If the Bank of Greece were not independent, Greece might have exited the eurozone in 2015, Yannis Stournaras, then as now the central bank’s governor, said Saturday.
Stournaras was speaking at a Kathimerini-sponsored conference on the upcoming 50th anniversary of the restoration of democracy, on a panel debating the questions “Is democracy safe over the next 50 years? Can Greece be reformed?”
Who disputes that, if not for the Bank of Greece, we might not be still in the euro after the 2015 adventure?” Stournaras said, referring to the first half of tht year, when the Syriza-led government thought it might force Greece’s EU partners into abandoning a good part of their austerity demands .
That is why, there must be institutions that can counterbalance the government. “The quality of (our) democracy will improve if there is greater trust in the institutions,” Stournaras added.
Despite the long crisis it went through, Greece is still relatively high in the United Nations’ human development index, namely the top 13%, Stournaras said. We must aim to reach the top 5% in the near future, Stournaras said.

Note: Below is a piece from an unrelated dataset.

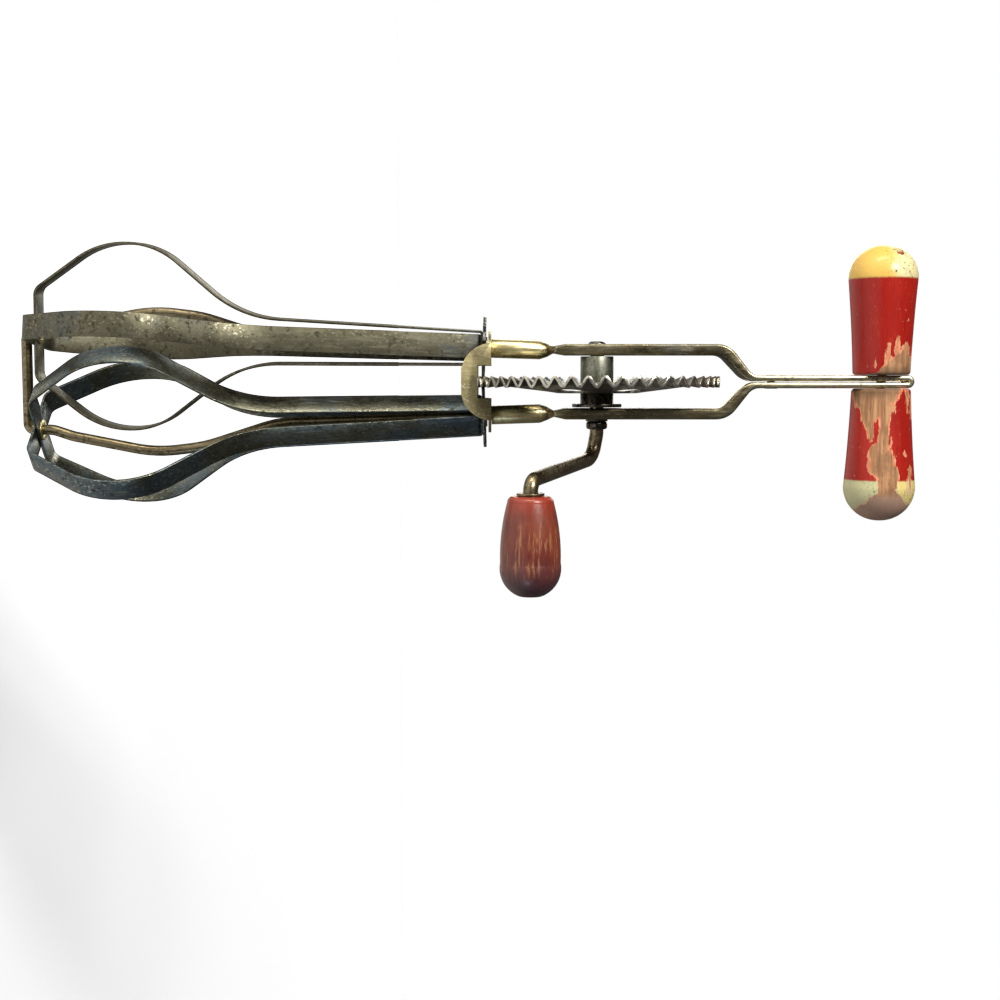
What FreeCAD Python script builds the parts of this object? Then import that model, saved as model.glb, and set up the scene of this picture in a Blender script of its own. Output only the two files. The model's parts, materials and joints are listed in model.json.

Stournaras said democracy is not endangered, but pervasive inequality feeds populism, which is always a threat. Stournaras argued for a safety net based on interventions in taxation and a more effective supervision of the markets. But education must remain the top priority,he said.
Stournaras touched on the migration issue, remarking that there is a need for an additional 200,000 workers. “If we didn’t have the Albanian migrants in the 1990s, we would not have met the inflation criterion set by the Maastricht Treaty” for Greece to join the eurozone, Stournaras said. “If we do not succeed in getting the jobs needed in tourism and construction, there will be a problem,” he added.
Touching on Greece’s debt, Stournaras said that, after the country’s effective bankruptcy, Greece was given a great gift in the form of the largest aid package ever, at €289 billion, in debt refinancing at a low rate. He estimated that, if we manage to maintain a primary budget surplus equal to 2% of GDP and if reforms continue, debt could be reduced in 50 years to under 60% of GDP, the desired level prescribed by the European Union and, according to the latest data (2022) attained by only 13 out of 27 members (average debt is 83.5%). “We owe it to the coming generations,” he remarked.
“I hope we do not commit suicide in the future. We have the capacity to take advantage of this huge debt restructuring,” Stournaras concluded.